• _Exercise goal_: Begin with the line that contains "mirror_frame();" and end with the line that contains "before = set(bpy.data.objects)", transcribing exactly each line in that stretch and no other.

================================

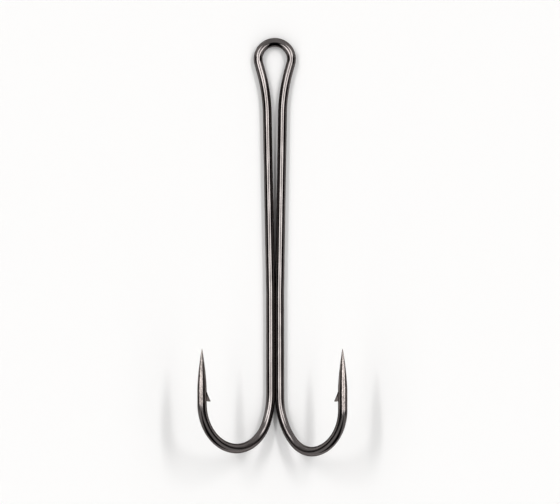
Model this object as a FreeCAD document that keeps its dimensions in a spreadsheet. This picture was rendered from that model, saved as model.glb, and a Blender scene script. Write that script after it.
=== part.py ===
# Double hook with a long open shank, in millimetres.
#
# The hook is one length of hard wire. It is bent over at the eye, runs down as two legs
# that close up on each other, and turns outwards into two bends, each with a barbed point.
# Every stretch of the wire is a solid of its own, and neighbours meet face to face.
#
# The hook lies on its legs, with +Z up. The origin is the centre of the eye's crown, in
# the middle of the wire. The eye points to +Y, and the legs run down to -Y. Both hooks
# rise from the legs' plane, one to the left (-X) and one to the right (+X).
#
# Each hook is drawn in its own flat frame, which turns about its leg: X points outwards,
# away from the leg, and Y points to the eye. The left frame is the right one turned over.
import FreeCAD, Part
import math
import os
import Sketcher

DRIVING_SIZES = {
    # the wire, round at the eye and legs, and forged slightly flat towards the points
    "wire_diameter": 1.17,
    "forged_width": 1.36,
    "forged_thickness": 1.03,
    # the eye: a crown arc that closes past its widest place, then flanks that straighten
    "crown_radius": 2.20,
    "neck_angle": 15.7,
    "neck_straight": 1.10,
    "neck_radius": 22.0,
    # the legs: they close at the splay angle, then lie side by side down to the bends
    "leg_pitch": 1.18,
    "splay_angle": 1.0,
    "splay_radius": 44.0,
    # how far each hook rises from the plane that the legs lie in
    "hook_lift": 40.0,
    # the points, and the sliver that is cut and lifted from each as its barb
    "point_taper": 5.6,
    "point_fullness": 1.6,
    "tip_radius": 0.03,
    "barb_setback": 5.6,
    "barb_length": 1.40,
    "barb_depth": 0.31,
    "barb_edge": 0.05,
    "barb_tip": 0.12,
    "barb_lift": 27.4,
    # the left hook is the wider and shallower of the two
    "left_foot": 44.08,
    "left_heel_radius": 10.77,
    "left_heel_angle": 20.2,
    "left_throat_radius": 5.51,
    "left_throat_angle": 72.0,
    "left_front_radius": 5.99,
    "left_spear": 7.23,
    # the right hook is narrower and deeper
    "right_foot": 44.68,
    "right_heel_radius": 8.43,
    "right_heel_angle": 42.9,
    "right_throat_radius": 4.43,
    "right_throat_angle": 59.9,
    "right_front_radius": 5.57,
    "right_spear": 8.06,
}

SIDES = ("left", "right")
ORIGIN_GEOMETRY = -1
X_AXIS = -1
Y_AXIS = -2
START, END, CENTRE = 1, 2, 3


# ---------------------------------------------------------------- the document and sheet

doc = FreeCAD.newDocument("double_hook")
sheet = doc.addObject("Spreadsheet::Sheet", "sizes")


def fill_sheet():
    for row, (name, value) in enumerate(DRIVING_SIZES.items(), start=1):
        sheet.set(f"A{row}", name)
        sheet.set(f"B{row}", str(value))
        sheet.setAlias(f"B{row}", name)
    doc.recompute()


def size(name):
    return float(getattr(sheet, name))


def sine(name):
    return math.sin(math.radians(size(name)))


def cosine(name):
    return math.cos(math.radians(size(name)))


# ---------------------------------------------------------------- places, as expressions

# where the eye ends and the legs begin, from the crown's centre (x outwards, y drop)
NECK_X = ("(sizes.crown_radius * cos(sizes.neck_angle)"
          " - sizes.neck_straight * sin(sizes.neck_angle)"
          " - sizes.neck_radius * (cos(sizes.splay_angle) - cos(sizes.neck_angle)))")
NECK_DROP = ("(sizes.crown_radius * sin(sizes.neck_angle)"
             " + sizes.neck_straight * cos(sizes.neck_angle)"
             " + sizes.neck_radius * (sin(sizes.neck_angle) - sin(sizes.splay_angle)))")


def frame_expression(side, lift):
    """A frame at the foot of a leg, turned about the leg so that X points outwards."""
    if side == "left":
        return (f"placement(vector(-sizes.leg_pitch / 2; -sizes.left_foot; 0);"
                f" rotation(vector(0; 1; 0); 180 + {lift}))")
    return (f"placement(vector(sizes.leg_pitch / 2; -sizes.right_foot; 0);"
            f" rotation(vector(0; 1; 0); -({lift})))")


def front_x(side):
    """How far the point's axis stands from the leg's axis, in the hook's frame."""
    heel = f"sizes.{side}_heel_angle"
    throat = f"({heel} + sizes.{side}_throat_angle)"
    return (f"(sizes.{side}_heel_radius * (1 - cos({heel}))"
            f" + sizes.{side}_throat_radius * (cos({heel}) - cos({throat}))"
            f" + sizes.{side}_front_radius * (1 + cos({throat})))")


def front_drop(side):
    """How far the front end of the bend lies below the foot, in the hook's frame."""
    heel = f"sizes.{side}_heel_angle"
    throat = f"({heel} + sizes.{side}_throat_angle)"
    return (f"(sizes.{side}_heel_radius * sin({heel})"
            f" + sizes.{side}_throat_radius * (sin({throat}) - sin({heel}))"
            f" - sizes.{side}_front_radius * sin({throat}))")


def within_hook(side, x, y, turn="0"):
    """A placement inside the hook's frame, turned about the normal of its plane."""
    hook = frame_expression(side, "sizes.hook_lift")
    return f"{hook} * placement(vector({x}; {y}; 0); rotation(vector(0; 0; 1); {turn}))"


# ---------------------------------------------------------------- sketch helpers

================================

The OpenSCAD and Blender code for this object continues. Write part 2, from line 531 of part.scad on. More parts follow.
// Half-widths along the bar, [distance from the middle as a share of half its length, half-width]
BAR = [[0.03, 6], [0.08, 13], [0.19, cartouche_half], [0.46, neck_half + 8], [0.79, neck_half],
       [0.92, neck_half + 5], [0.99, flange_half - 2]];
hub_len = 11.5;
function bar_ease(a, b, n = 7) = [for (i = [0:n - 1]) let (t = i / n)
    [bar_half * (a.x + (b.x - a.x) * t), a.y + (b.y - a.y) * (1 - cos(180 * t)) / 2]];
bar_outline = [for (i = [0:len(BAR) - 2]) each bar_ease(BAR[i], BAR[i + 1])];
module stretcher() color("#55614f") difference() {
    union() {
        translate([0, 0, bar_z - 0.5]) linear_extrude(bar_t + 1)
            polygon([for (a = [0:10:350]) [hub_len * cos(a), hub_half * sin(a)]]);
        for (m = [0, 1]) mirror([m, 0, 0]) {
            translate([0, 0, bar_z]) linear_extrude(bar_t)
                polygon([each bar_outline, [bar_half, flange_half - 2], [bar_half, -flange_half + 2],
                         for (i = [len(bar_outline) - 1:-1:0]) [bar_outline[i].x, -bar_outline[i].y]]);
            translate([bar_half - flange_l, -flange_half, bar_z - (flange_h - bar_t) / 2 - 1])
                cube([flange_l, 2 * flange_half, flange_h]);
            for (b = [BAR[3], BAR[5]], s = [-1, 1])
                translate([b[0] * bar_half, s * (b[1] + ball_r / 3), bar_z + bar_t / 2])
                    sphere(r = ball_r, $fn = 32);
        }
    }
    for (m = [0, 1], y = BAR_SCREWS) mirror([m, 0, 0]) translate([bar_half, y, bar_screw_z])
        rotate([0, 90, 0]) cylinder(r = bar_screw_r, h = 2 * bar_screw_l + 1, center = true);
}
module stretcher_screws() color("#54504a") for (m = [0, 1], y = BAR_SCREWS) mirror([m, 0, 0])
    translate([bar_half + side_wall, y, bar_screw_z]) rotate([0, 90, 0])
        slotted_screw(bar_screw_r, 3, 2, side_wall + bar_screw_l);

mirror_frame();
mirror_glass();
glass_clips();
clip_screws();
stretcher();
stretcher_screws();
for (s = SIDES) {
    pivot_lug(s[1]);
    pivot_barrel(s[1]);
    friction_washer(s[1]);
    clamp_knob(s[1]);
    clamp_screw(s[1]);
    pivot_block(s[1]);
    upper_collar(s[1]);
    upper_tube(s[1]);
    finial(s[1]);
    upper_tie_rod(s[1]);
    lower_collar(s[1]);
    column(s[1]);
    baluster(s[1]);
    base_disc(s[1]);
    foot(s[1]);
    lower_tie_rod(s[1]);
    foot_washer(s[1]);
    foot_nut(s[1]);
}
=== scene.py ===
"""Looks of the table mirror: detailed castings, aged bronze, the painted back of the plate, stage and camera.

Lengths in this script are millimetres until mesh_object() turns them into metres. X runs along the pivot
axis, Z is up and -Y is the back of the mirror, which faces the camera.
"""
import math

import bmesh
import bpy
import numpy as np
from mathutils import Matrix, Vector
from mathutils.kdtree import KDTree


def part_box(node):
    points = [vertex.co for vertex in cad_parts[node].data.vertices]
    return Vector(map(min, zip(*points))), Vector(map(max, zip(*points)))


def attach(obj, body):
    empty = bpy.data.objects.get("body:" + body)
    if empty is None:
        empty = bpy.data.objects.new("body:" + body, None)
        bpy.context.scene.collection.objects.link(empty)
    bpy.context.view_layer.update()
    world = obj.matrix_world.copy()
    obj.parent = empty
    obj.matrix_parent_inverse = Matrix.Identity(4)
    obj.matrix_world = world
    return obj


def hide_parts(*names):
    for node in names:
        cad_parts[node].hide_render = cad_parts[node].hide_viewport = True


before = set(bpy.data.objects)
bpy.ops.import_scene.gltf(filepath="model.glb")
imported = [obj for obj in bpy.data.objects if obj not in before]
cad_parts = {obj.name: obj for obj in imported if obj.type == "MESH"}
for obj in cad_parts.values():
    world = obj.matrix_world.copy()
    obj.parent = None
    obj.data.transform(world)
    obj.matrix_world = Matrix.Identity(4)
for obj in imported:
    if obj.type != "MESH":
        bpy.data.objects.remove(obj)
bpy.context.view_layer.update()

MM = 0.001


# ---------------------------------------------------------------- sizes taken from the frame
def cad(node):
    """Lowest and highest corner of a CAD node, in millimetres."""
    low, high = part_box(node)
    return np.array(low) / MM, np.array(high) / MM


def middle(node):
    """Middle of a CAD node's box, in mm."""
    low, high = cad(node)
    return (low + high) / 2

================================

• _Problem solution_:
mirror_frame();
mirror_glass();
glass_clips();
clip_screws();
stretcher();
stretcher_screws();
for (s = SIDES) {
    pivot_lug(s[1]);
    pivot_barrel(s[1]);
    friction_washer(s[1]);
    clamp_knob(s[1]);
    clamp_screw(s[1]);
    pivot_block(s[1]);
    upper_collar(s[1]);
    upper_tube(s[1]);
    finial(s[1]);
    upper_tie_rod(s[1]);
    lower_collar(s[1]);
    column(s[1]);
    baluster(s[1]);
    base_disc(s[1]);
    foot(s[1]);
    lower_tie_rod(s[1]);
    foot_washer(s[1]);
    foot_nut(s[1]);
}
=== scene.py ===
"""Looks of the table mirror: detailed castings, aged bronze, the painted back of the plate, stage and camera.

Lengths in this script are millimetres until mesh_object() turns them into metres. X runs along the pivot
axis, Z is up and -Y is the back of the mirror, which faces the camera.
"""
import math

import bmesh
import bpy
import numpy as np
from mathutils import Matrix, Vector
from mathutils.kdtree import KDTree


def part_box(node):
    points = [vertex.co for vertex in cad_parts[node].data.vertices]
    return Vector(map(min, zip(*points))), Vector(map(max, zip(*points)))


def attach(obj, body):
    empty = bpy.data.objects.get("body:" + body)
    if empty is None:
        empty = bpy.data.objects.new("body:" + body, None)
        bpy.context.scene.collection.objects.link(empty)
    bpy.context.view_layer.update()
    world = obj.matrix_world.copy()
    obj.parent = empty
    obj.matrix_parent_inverse = Matrix.Identity(4)
    obj.matrix_world = world
    return obj


def hide_parts(*names):
    for node in names:
        cad_parts[node].hide_render = cad_parts[node].hide_viewport = True


before = set(bpy.data.objects)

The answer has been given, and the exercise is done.